- _Work instructions_: Without altering anything, output the material below.

>> START Information provided

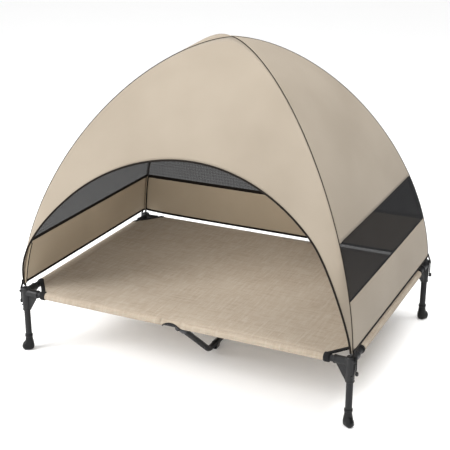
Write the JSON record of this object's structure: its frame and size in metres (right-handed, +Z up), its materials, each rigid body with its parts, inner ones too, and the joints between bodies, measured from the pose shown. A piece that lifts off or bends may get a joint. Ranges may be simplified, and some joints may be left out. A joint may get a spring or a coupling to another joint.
{
  "type": "elevated dog bed with canopy",
  "caption": "Raised sling bed for a large dog on a tube frame with rubber-booted legs, a folding middle support leg, and a lift-off domed canopy with mesh windows.",
  "frame": {"origin": "on the floor at the centre of the four legs", "axes": "+X along the long side to the right seen from the door, +Y from the door to the back, +Z up"},
  "size_m": [1.2526, 0.898, 1.0998],
  "materials": {
    "coated_steel": "charcoal powder coat, satin",
    "connector_nylon": "black moulded nylon, fine texture",
    "grey_nylon": "dark grey moulded nylon",
    "boot_rubber": "black rubber, matt",
    "zinc_steel": "zinc plated",
    "pole_fibreglass": "black fibreglass rod, semi-gloss",
    "canopy_cloth": "beige polyester plain weave with black piping",
    "sling_weave": "sand coloured coarse woven textile",
    "black_mesh": "black see-through polyester mesh",
    "black_webbing": "black polyester webbing"
  },
  "bodies": {
    "frame": {"corner_connector_front_left": "connector_nylon", "leg_tube_front_left": "coated_steel", "foot_boot_front_left": "boot_rubber", "corner_connector_front_right": "connector_nylon", "leg_tube_front_right": "coated_steel", "foot_boot_front_right": "boot_rubber", "corner_connector_rear_left": "connector_nylon", "leg_tube_rear_left": "coated_steel", "foot_boot_rear_left": "boot_rubber", "corner_connector_rear_right": "connector_nylon", "leg_tube_rear_right": "coated_steel", "foot_boot_rear_right": "boot_rubber", "front_rail_left": "coated_steel", "front_rail_right": "coated_steel", "rail_coupler_front": "connector_nylon", "pivot_pin_front": "zinc_steel", "rear_rail_left": "coated_steel", "rear_rail_right": "coated_steel", "rail_coupler_rear": "connector_nylon", "pivot_pin_rear": "zinc_steel", "left_rail": "coated_steel", "right_rail": "coated_steel", "bed_sling": "sling_weave"},
    "canopy": {"pole_tip_front_left": "connector_nylon", "pole_tip_front_right": "connector_nylon", "pole_tip_rear_left": "connector_nylon", "pole_tip_rear_right": "connector_nylon", "pole_rising_left": "pole_fibreglass", "pole_rising_right": "pole_fibreglass", "pole_ferrule_rising": "zinc_steel", "pole_falling_left": "pole_fibreglass", "pole_falling_right": "pole_fibreglass", "pole_ferrule_falling": "zinc_steel", "canopy_front_panel": "canopy_cloth", "canopy_band_left": "canopy_cloth", "mesh_window_left": "black_mesh", "canopy_roof_left": "canopy_cloth", "canopy_band_right": "canopy_cloth", "mesh_window_right": "black_mesh", "canopy_roof_right": "canopy_cloth", "canopy_band_rear": "canopy_cloth", "mesh_window_rear": "black_mesh", "canopy_roof_rear": "canopy_cloth"},
    "middle_leg": {"middle_leg_tube": "coated_steel", "middle_leg_knuckle_front": "grey_nylon", "middle_leg_knuckle_rear": "grey_nylon", "middle_leg_pad_front": "boot_rubber", "middle_leg_pad_rear": "boot_rubber"},
    "strap_front_left": {"corner_strap_front_left": "black_webbing", "corner_toggle_front_left": "connector_nylon"},
    "button_front_left": {"snap_button_front_left": "zinc_steel"},
    "strap_front_right": {"corner_strap_front_right": "black_webbing", "corner_toggle_front_right": "connector_nylon"},
    "button_front_right": {"snap_button_front_right": "zinc_steel"},
    "strap_rear_left": {"corner_strap_rear_left": "black_webbing", "corner_toggle_rear_left": "connector_nylon"},
    "button_rear_left": {"snap_button_rear_left": "zinc_steel"},
    "strap_rear_right": {"corner_strap_rear_right": "black_webbing", "corner_toggle_rear_right": "connector_nylon"},
    "button_rear_right": {"snap_button_rear_right": "zinc_steel"}
  },
  "joints": [
    {"name": "canopy_lift", "type": "slide", "parent": "frame", "child": "canopy", "axis": [0, 0, 1], "range_m": [0, 0.15]},
    {"name": "middle_leg_fold", "type": "hinge", "parent": "frame", "child": "middle_leg", "pos_m": [0, 0, 0.205], "axis": [0, 1, 0], "range_deg": [0, 88]},
    {"name": "strap_swing_front_left", "type": "hinge", "parent": "canopy", "child": "strap_front_left", "pos_m": [-0.61, -0.426, 0.268], "axis": [0, 1, 0], "range_deg": [0, 60]},
    {"name": "button_press_front_left", "type": "slide", "parent": "frame", "child": "button_front_left", "axis": [0.7071, 0.7071, 0], "range_m": [0, 0.0033], "stiffness_N_per_m": 400, "springref_m": -0.003},
    {"name": "strap_swing_front_right", "type": "hinge", "parent": "canopy", "child": "strap_front_right", "pos_m": [0.61, -0.426, 0.268], "axis": [0, -1, 0], "range_deg": [0, 60]},
    {"name": "button_press_front_right", "type": "slide", "parent": "frame", "child": "button_front_right", "axis": [-0.7071, 0.7071, 0], "range_m": [0, 0.0033], "stiffness_N_per_m": 400, "springref_m": -0.003},
    {"name": "strap_swing_rear_left", "type": "hinge", "parent": "canopy", "child": "strap_rear_left", "pos_m": [-0.61, 0.426, 0.268], "axis": [0, 1, 0], "range_deg": [0, 60]},
    {"name": "button_press_rear_left", "type": "slide", "parent": "frame", "child": "button_rear_left", "axis": [0.7071, -0.7071, 0], "range_m": [0, 0.0033], "stiffness_N_per_m": 400, "springref_m": -0.003},
    {"name": "strap_swing_rear_right", "type": "hinge", "parent": "canopy", "child": "strap_rear_right", "pos_m": [0.61, 0.426, 0.268], "axis": [0, -1, 0], "range_deg": [0, 60]},
    {"name": "button_press_rear_right", "type": "slide", "parent": "frame", "child": "button_rear_right", "axis": [-0.7071, -0.7071, 0], "range_m": [0, 0.0033], "stiffness_N_per_m": 400, "springref_m": -0.003}
  ]
}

>> END Information provided

- _Output_:
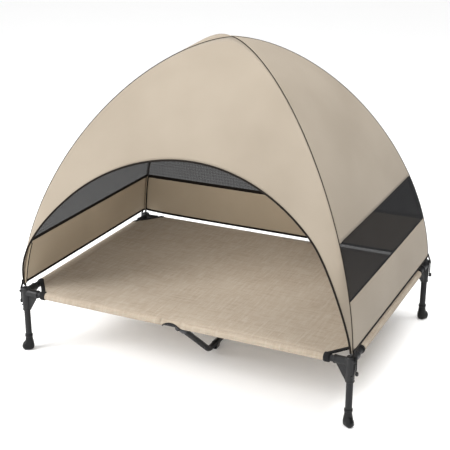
Write the JSON record of this object's structure: its frame and size in metres (right-handed, +Z up), its materials, each rigid body with its parts, inner ones too, and the joints between bodies, measured from the pose shown. A piece that lifts off or bends may get a joint. Ranges may be simplified, and some joints may be left out. A joint may get a spring or a coupling to another joint.
{
  "type": "elevated dog bed with canopy",
  "caption": "Raised sling bed for a large dog on a tube frame with rubber-booted legs, a folding middle support leg, and a lift-off domed canopy with mesh windows.",
  "frame": {"origin": "on the floor at the centre of the four legs", "axes": "+X along the long side to the right seen from the door, +Y from the door to the back, +Z up"},
  "size_m": [1.2526, 0.898, 1.0998],
  "materials": {
    "coated_steel": "charcoal powder coat, satin",
    "connector_nylon": "black moulded nylon, fine texture",
    "grey_nylon": "dark grey moulded nylon",
    "boot_rubber": "black rubber, matt",
    "zinc_steel": "zinc plated",
    "pole_fibreglass": "black fibreglass rod, semi-gloss",
    "canopy_cloth": "beige polyester plain weave with black piping",
    "sling_weave": "sand coloured coarse woven textile",
    "black_mesh": "black see-through polyester mesh",
    "black_webbing": "black polyester webbing"
  },
  "bodies": {
    "frame": {"corner_connector_front_left": "connector_nylon", "leg_tube_front_left": "coated_steel", "foot_boot_front_left": "boot_rubber", "corner_connector_front_right": "connector_nylon", "leg_tube_front_right": "coated_steel", "foot_boot_front_right": "boot_rubber", "corner_connector_rear_left": "connector_nylon", "leg_tube_rear_left": "coated_steel", "foot_boot_rear_left": "boot_rubber", "corner_connector_rear_right": "connector_nylon", "leg_tube_rear_right": "coated_steel", "foot_boot_rear_right": "boot_rubber", "front_rail_left": "coated_steel", "front_rail_right": "coated_steel", "rail_coupler_front": "connector_nylon", "pivot_pin_front": "zinc_steel", "rear_rail_left": "coated_steel", "rear_rail_right": "coated_steel", "rail_coupler_rear": "connector_nylon", "pivot_pin_rear": "zinc_steel", "left_rail": "coated_steel", "right_rail": "coated_steel", "bed_sling": "sling_weave"},
    "canopy": {"pole_tip_front_left": "connector_nylon", "pole_tip_front_right": "connector_nylon", "pole_tip_rear_left": "connector_nylon", "pole_tip_rear_right": "connector_nylon", "pole_rising_left": "pole_fibreglass", "pole_rising_right": "pole_fibreglass", "pole_ferrule_rising": "zinc_steel", "pole_falling_left": "pole_fibreglass", "pole_falling_right": "pole_fibreglass", "pole_ferrule_falling": "zinc_steel", "canopy_front_panel": "canopy_cloth", "canopy_band_left": "canopy_cloth", "mesh_window_left": "black_mesh", "canopy_roof_left": "canopy_cloth", "canopy_band_right": "canopy_cloth", "mesh_window_right": "black_mesh", "canopy_roof_right": "canopy_cloth", "canopy_band_rear": "canopy_cloth", "mesh_window_rear": "black_mesh", "canopy_roof_rear": "canopy_cloth"},
    "middle_leg": {"middle_leg_tube": "coated_steel", "middle_leg_knuckle_front": "grey_nylon", "middle_leg_knuckle_rear": "grey_nylon", "middle_leg_pad_front": "boot_rubber", "middle_leg_pad_rear": "boot_rubber"},
    "strap_front_left": {"corner_strap_front_left": "black_webbing", "corner_toggle_front_left": "connector_nylon"},
    "button_front_left": {"snap_button_front_left": "zinc_steel"},
    "strap_front_right": {"corner_strap_front_right": "black_webbing", "corner_toggle_front_right": "connector_nylon"},
    "button_front_right": {"snap_button_front_right": "zinc_steel"},
    "strap_rear_left": {"corner_strap_rear_left": "black_webbing", "corner_toggle_rear_left": "connector_nylon"},
    "button_rear_left": {"snap_button_rear_left": "zinc_steel"},
    "strap_rear_right": {"corner_strap_rear_right": "black_webbing", "corner_toggle_rear_right": "connector_nylon"},
    "button_rear_right": {"snap_button_rear_right": "zinc_steel"}
  },
  "joints": [
    {"name": "canopy_lift", "type": "slide", "parent": "frame", "child": "canopy", "axis": [0, 0, 1], "range_m": [0, 0.15]},
    {"name": "middle_leg_fold", "type": "hinge", "parent": "frame", "child": "middle_leg", "pos_m": [0, 0, 0.205], "axis": [0, 1, 0], "range_deg": [0, 88]},
    {"name": "strap_swing_front_left", "type": "hinge", "parent": "canopy", "child": "strap_front_left", "pos_m": [-0.61, -0.426, 0.268], "axis": [0, 1, 0], "range_deg": [0, 60]},
    {"name": "button_press_front_left", "type": "slide", "parent": "frame", "child": "button_front_left", "axis": [0.7071, 0.7071, 0], "range_m": [0, 0.0033], "stiffness_N_per_m": 400, "springref_m": -0.003},
    {"name": "strap_swing_front_right", "type": "hinge", "parent": "canopy", "child": "strap_front_right", "pos_m": [0.61, -0.426, 0.268], "axis": [0, -1, 0], "range_deg": [0, 60]},
    {"name": "button_press_front_right", "type": "slide", "parent": "frame", "child": "button_front_right", "axis": [-0.7071, 0.7071, 0], "range_m": [0, 0.0033], "stiffness_N_per_m": 400, "springref_m": -0.003},
    {"name": "strap_swing_rear_left", "type": "hinge", "parent": "canopy", "child": "strap_rear_left", "pos_m": [-0.61, 0.426, 0.268], "axis": [0, 1, 0], "range_deg": [0, 60]},
    {"name": "button_press_rear_left", "type": "slide", "parent": "frame", "child": "button_rear_left", "axis": [0.7071, -0.7071, 0], "range_m": [0, 0.0033], "stiffness_N_per_m": 400, "springref_m": -0.003},
    {"name": "strap_swing_rear_right", "type": "hinge", "parent": "canopy", "child": "strap_rear_right", "pos_m": [0.61, 0.426, 0.268], "axis": [0, -1, 0], "range_deg": [0, 60]},
    {"name": "button_press_rear_right", "type": "slide", "parent": "frame", "child": "button_rear_right", "axis": [-0.7071, -0.7071, 0], "range_m": [0, 0.0033], "stiffness_N_per_m": 400, "springref_m": -0.003}
  ]
}